风是村子里的过客,它们不请自来,也不怕得罪谁,总是原汁原味地将夜晚发生的那些事儿,毫无保留地张口而出:谁家夫妻拌嘴、谁家来了远亲、谁家的狗走草、谁家母牛生了个小牛犊……你只要站在屋檐下,留心一听,没有什么事能瞒得了你。
天刚蒙蒙亮,顺风听到村头牛伯家传来喜庆的鞭炮声,父亲说,今天牛家嫁女。我一骨碌从床上爬起,朝着村头跑去。牛伯家堂屋里已站满了送亲及看热闹的人,在阵阵祝福声中,牛伯母满脸笑容地端着一盘喜糖,见人便发两颗,那是童年时代我接到的最高级的奶糖。
秋天里刮大风,村后山坡上的那片梨园被风刮得东倒西歪,开始成熟的黄梨在枝头晃来晃去,一些落果经不住风的撩拨,“啪”一声掉落地上,那简直是天籁之音。我们一群小伙伴听从风的召唤,来不及回家放下书包,大家闻风而动,蜂拥着奔向梨园,寻找那些落地的黄梨。我们从坡地的东边跑到西边,又从西边返回东边,在寻寻觅觅中,风说的话,我们言听计从,并总能从风声中捡拾着童年的欢乐。
“谁家秋院无风入?何处秋窗无雨声?”父亲对风的一言一语研究透彻,知道起什么风,落什么雨;吹什么风,下什么种;哪个山坳,刮哪种风……因此,他打理的庄稼从不失手。
下雨天,父亲让我走出柴门去看风,他告诉我,风张口说话,不能全信,也不能不信。他还告诉我,不经历风雨,怎么能见彩虹?

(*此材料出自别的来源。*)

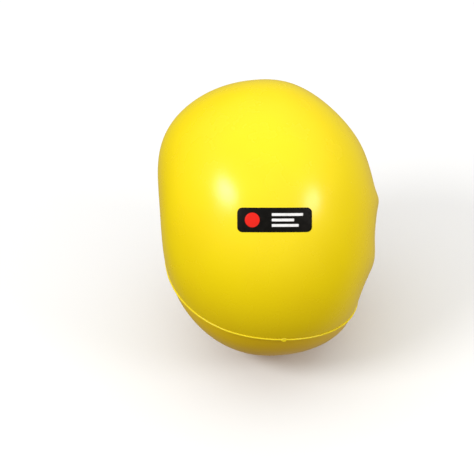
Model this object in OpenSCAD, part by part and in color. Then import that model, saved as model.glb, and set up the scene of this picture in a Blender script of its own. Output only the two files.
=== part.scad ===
// Foam stress ball, held in a light squeeze: a 70 mm ball pressed to a 56 mm wide egg.
// Origin at the centre of the ball. +X is the squeeze axis and points at the finger side,
// -X at the palm side. +Z is up. The printed label is on the front, -Y side.

/* [Ball] */
// Diameter of the round ball, which it keeps across the squeeze
ball_d = 70; // [60:1:80]
// Width across the palm and the fingers while it is squeezed
squeezed_w = 56; // [50:1:66]
// Fullness of the egg's outline: 2 is an ellipse, more is squarer
fullness = 2.2; // [2:0.05:2.5]
// Thickness of the dense painted skin
skin_t = 1.2; // [0.8:0.1:2]

/* [Parting line] */
// Height of the mould's parting plane, measured from the ball's centre
parting_z = -14; // [-20:0.5:-8]
// Tilt of the parting plane against the squeeze axis
parting_tilt = 11; // [0:1:15]
// Width of the raised bead along the parting line
bead_w = 0.6; // [0.4:0.1:1]
// How far the bead stands proud of the skin
bead_h = 0.25; // [0.15:0.05:0.5]
// Radius of the small nub that the mould's vent leaves on the bead
nub_r = 0.8; // [0.5:0.1:1.2]
// How far the nub stands proud of the skin
nub_h = 0.5; // [0.3:0.1:1]

/* [Label] */
// Width of the printed panel
label_w = 17.6; // [12:0.2:24]
// Height of the printed panel
label_h = 5.8; // [4:0.2:9]
// Corner radius of the panel
label_corner = 1.2; // [0.4:0.1:2]
// Distance of the panel's centre from the middle of the ball, towards the fingers
label_x = 1.2; // [0:0.1:3]
// Angle of the panel's centre above the horizon
label_elevation = 34; // [0:1:60]
// Turn of the panel, clockwise as seen from the front
label_turn = 5; // [0:1:15]
// Thickness of one coat of ink
ink_t = 0.1; // [0.06:0.01:0.2]

/* [Hidden] */

ball_r = ball_d / 2;
half_w = squeezed_w / 2;
profile_steps = 30;          // straight steps in the outline of one half
space = 2 * ball_d;          // larger than anything in the part
dot_r = 0.3 * label_h;       // red dot
bar_h = 0.11 * label_h;      // one white bar
bar_gap = 0.22 * label_h;    // from one bar to the next
bar_lengths = [0.42, 0.30, 0.36] * label_w;
dot_x = -0.30 * label_w;     // from the panel's centre
bars_x = -0.04 * label_w;    // where the bars start, from the panel's centre
nub_x = 4;                   // along the parting plane, just on the finger side of the middle

skin_yellow = [0.97, 0.88, 0.07];
lower_yellow = [0.90, 0.78, 0.08];
foam_cream = [0.93, 0.88, 0.66];
ink_black = [0.05, 0.05, 0.05];
ink_red = [0.85, 0.10, 0.08];
ink_white = [0.95, 0.95, 0.95];

// A point of the outline, moved out by grow: turn is 0 at the widest ring and 90 at the tip.
function outline(turn, grow) = [
    (ball_r + grow) * pow(cos(turn), 2 / fullness),
    (half_w + grow) * pow(sin(turn), 2 / fullness)
];

// One half of the egg, from its middle plane to its tip, as a solid of revolution about X.
module half_egg(side, grow = 0) {
    mirror([side == "palm" ? 1 : 0, 0, 0]) rotate([0, 90, 0]) rotate_extrude($fn = 96)
        polygon(concat([[0, 0]], [for (i = [0:profile_steps]) outline(90 * i / profile_steps, grow)]));
}

// The space between two outlines of one half.
module half_shell(side, inside, outside) {
    difference() {
        half_egg(side, outside);
        half_egg(side, inside);
    }
}

// Everything between two heights above the parting plane.
module parting_layer(from, to) {
    rotate([0, parting_tilt, 0]) translate([-space / 2, -space / 2, parting_z + from])
        cube([space, space, to - from]);
}

module foam_core(side) {
    color(foam_cream) half_egg(side, -skin_t);
}

module skin_upper(side) {
    color(skin_yellow) intersection() {
        half_shell(side, -skin_t, 0);
        parting_layer(0, space);
    }
}

module skin_lower(side) {
    color(lower_yellow) intersection() {
        half_shell(side, -skin_t, 0);
        parting_layer(-space, 0);
    }
}

module parting_bead(side) {
    color(skin_yellow) intersection() {
        half_shell(side, 0, bead_h);
        parting_layer(-bead_w / 2, bead_w / 2);
    }
}

// A short round peg on the front of the bead, outside the skin and the bead.
module vent_nub() {
    color(skin_yellow) difference() {
        intersection() {
            half_egg("finger", nub_h);
            rotate([0, parting_tilt, 0]) translate([nub_x, 0, parting_z])
                rotate([90, 0, 0]) cylinder(h = ball_r + nub_h, r = nub_r, $fn = 32);
        }
        half_egg("finger");
        parting_bead("finger");
    }
}

// A flat shape in the label's own plane, carried out through the skin.
module label_prism() {
    rotate([90 - label_elevation, 0, 0]) translate([label_x, 0, 0]) rotate([0, 0, -label_turn])
        linear_extrude(height = ball_r + 1) children();
}

module rounded_panel() {
    square([label_w - 2 * label_corner, label_h], center = true);
    square([label_w, label_h - 2 * label_corner], center = true);
    for (x = [-1, 1], y = [-1, 1])
        translate([x * (label_w / 2 - label_corner), y * (label_h / 2 - label_corner)])
            circle(r = label_corner, $fn = 32);
}

module label_panel(side) {
    color(ink_black) intersection() {
        half_shell(side, 0, ink_t);
        label_prism() rounded_panel();
    }
}

module label_dot() {
    color(ink_red) intersection() {
        half_shell("palm", ink_t, 2 * ink_t);
        label_prism() translate([dot_x, 0]) circle(r = dot_r, $fn = 48);
    }
}

module label_bars() {
    color(ink_white) intersection() {
        half_shell("finger", ink_t, 2 * ink_t);
        label_prism() for (i = [0:len(bar_lengths) - 1])
            translate([bars_x, (1 - i) * bar_gap - bar_h / 2]) square([bar_lengths[i], bar_h]);
    }
}

foam_core("palm");  // foam_core_palm
foam_core("finger");  // foam_core_finger
skin_upper("palm");  // skin_upper_palm
skin_upper("finger");  // skin_upper_finger
skin_lower("palm");  // skin_lower_palm
skin_lower("finger");  // skin_lower_finger
parting_bead("palm");  // parting_bead_palm
parting_bead("finger");  // parting_bead_finger
vent_nub();
label_panel("palm");  // label_panel_palm
label_panel("finger");  // label_panel_finger
label_dot();
label_bars();
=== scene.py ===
"""Looks of a foam stress ball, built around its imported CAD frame.

Metres. The origin is the ball's centre, +X is the squeeze axis and points at the finger side, and +Z is up.
"""

import math

import bpy
import numpy as np
from mathutils import Matrix, Vector

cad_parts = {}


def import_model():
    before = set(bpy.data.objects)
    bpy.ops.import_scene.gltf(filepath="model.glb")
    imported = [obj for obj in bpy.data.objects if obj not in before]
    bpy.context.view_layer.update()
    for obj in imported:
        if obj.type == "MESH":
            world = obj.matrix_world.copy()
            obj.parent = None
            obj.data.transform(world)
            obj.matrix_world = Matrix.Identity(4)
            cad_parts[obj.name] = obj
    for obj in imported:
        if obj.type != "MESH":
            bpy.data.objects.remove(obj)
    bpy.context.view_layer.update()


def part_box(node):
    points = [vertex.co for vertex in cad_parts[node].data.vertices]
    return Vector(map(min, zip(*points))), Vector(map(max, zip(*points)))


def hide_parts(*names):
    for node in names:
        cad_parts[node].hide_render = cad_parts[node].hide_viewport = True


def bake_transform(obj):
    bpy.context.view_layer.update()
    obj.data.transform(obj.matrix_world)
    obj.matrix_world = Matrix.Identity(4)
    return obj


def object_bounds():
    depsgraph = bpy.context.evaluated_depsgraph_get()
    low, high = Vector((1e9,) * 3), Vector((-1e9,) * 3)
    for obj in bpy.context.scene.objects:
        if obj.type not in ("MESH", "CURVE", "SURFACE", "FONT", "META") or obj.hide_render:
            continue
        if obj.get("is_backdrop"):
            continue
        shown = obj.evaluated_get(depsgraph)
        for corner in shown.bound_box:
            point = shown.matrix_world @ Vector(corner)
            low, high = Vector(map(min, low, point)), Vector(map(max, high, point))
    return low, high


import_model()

MM = 0.001

# ---------------------------------------------------------------- driving dimensions
EGG_LOW, EGG_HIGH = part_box("skin_upper_palm")
HALF_WIDTH = -EGG_LOW.x            # from the middle to the palm's end
BALL_RADIUS = EGG_HIGH.z           # across the squeeze
FULLNESS = 2.2                     # outline exponent, as in the CAD: 2 is an ellipse
SKIN_THICKNESS = 1.2 * MM
PARTING_HEIGHT = -14 * MM          # of the parting plane, from the ball's centre
PARTING_TILT = math.radians(11)
VIEW_ELEVATION = math.radians(37)

X_AXIS = np.array([1.0, 0.0, 0.0])
TO_CAMERA = np.array([0.0, -math.cos(VIEW_ELEVATION), math.sin(VIEW_ELEVATION)])
OUTLINE_UP = np.array([0.0, math.sin(VIEW_ELEVATION), math.cos(VIEW_ELEVATION)])
PARTING_NORMAL = np.array([math.sin(PARTING_TILT), 0.0, math.cos(PARTING_TILT)])
PARTING_ALONG = np.array([math.cos(PARTING_TILT), 0.0, -math.sin(PARTING_TILT)])
PARTING_FRONT = np.array([0.0, -1.0, 0.0])
PARTING_FOOT = PARTING_HEIGHT * PARTING_NORMAL

# Where the hand's grip shapes the ball: the angle round the outline from the finger side and the angle
# towards the front, how far it reaches in each of these, all in degrees, and its height in millimetres.
# Dents are negative.
GRIP_MARKS = {
    "palm": (175, 0, 28, 34, -1.2),
    "swell_over_palm": (138, 0, 20, 26, 1.4),
    "crown": (95, 0, 22, 28, -0.7),
    "heel_swell": (-62, 0, 20, 30, 1.1),
    "base_swell": (-95, 0, 24, 30, 0.7),
    "index": (55, -8, 20, 26, -2.4),
    "middle": (19, -20, 11, 38, -0.35),
    "ring": (-15, -16, 10, 34, -1.5),
    "little": (-43, -12, 12, 30, -2.0),
    "swell_middle_to_ring": (2.5, -4, 5, 20, 0.8),
    "swell_ring_to_little": (-29, -4, 7, 28, 0.3),
}


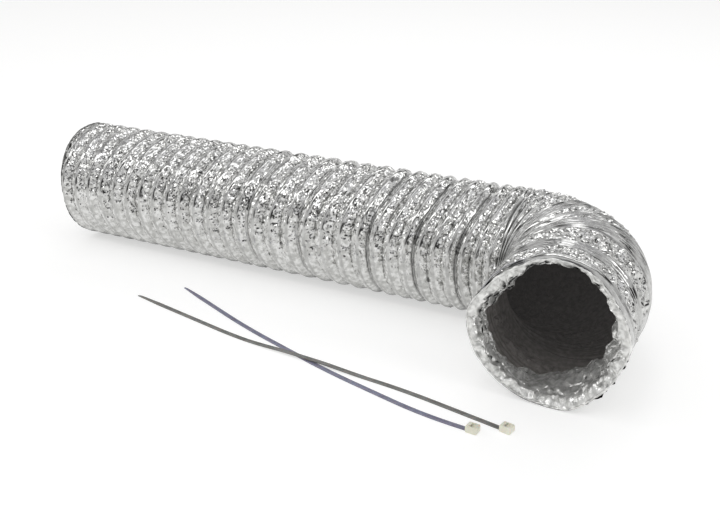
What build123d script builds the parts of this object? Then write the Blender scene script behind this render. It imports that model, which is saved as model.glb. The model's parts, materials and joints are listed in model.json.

在父亲的鼓励下,18岁那年我离开家乡,去遥远的都市寻找彩虹。在异乡的日子里,风也过雨也走,有过泪有过喜,有过苦有过甜,只有临近春节,才像候鸟似的“返回”故乡,而此时的父亲已消失在风中,我唯有隔着岁月与风对话。